China 'confident' of trade deal with US

China 'confident' of trade deal with US

Delegates from the USA and China on Monday began the crucial face-to-face negotiations here to ease a bitter trade war between the world's two largest economies amid growing concerns about China's slowing economy and its impact on American businesses.

President Donald Trump claims his administration is "doing very well in negotiations with China", but the United States team heading to Beijing this week is starting nearly from scratch.

Lu Kang, spokesman for the Chinese foreign ministry, said: "From the beginning we have believed that China-US trade friction is not a positive situation for either country or the world economy".

China says it is ready to buy more USA goods, but it is resisting U.S. demands for tougher action on technology transfers, and less state support for strategic industries like robotics and computer chips.

U.S. President Donald Trump and Chinese President Xi Jinping in December agreed to put on hold a spiraling trade dispute of tit-for-tat import tariffs on hundreds of billions worth of goods.

China has made "stern representations" to the U.S. after an American destroyer sailed through waters claimed by Beijing in the disputed South China Sea.

The visiting delegation, led by Deputy US Trade Representative Jeffrey Gerrish, left its hotel in Beijing on Monday morning without speaking to reporters for a first day of talks.

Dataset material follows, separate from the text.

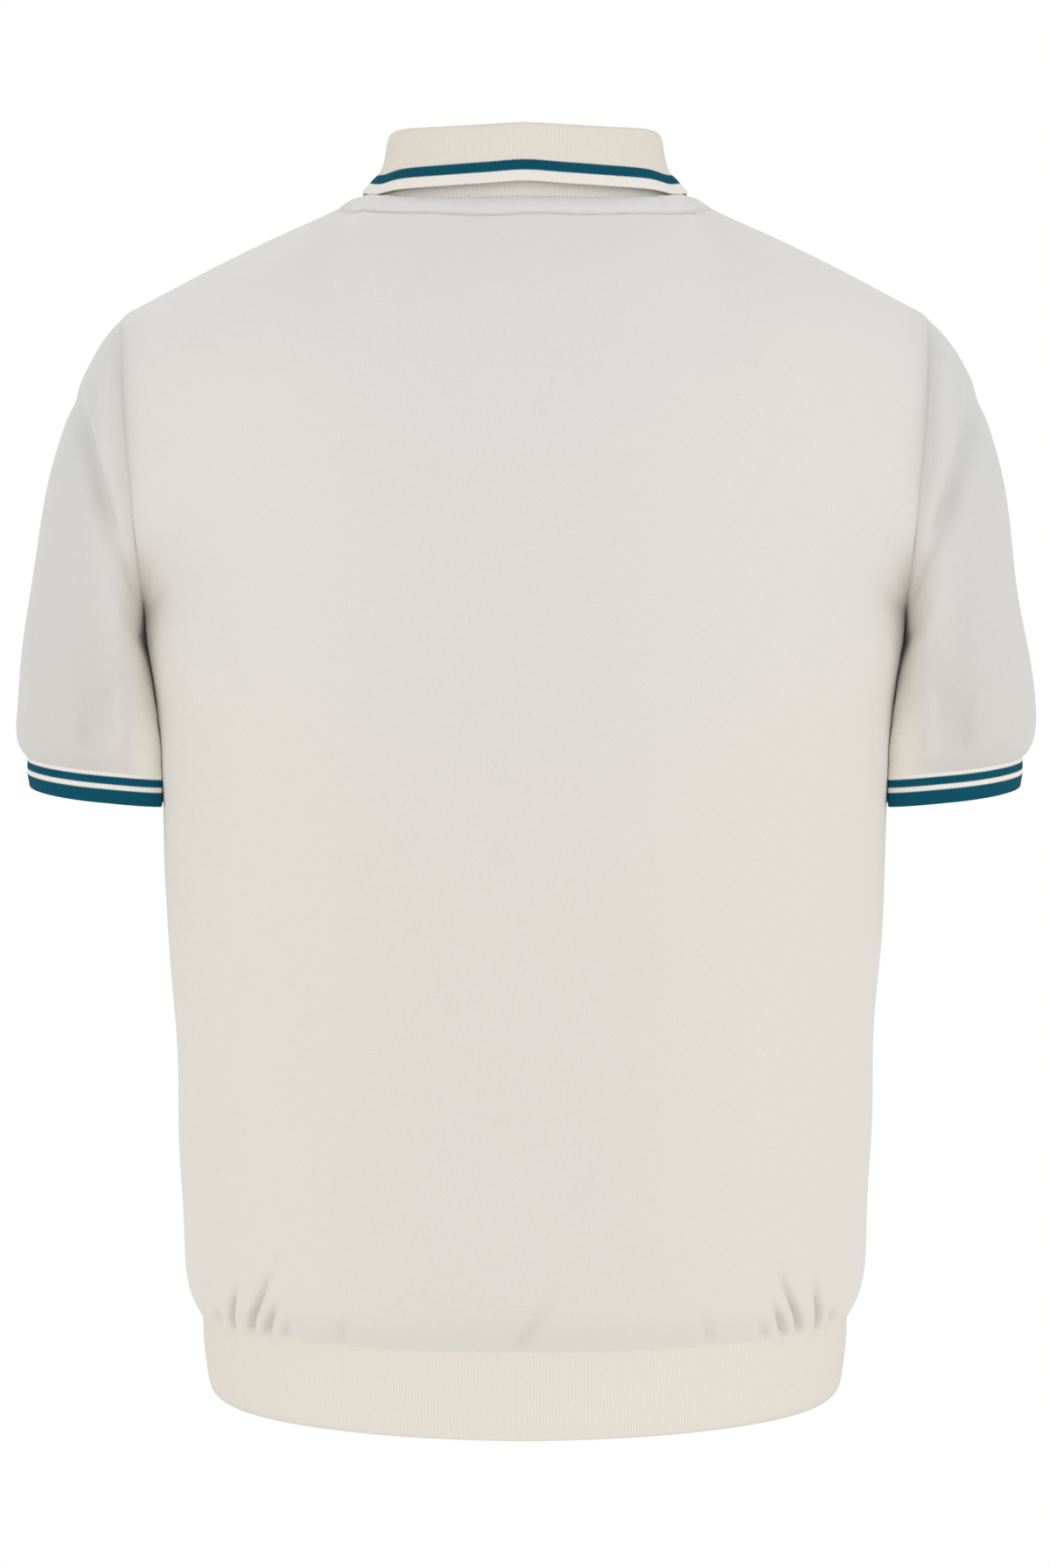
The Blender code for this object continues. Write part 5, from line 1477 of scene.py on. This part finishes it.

The talks come a month after Trump and Xi agreed to suspend a planned tariff hike for three months to give negotiators space to reach an agreement and end a dispute that has roiled world markets. The preliminary skirmishes have already done damage to China's economy and some sectors of the United States economy as well as its financial markets and have had flow-on effects in the greater Asian region and even Europe. The move prompted China to increase tariffs on $110 billion of U.S. goods.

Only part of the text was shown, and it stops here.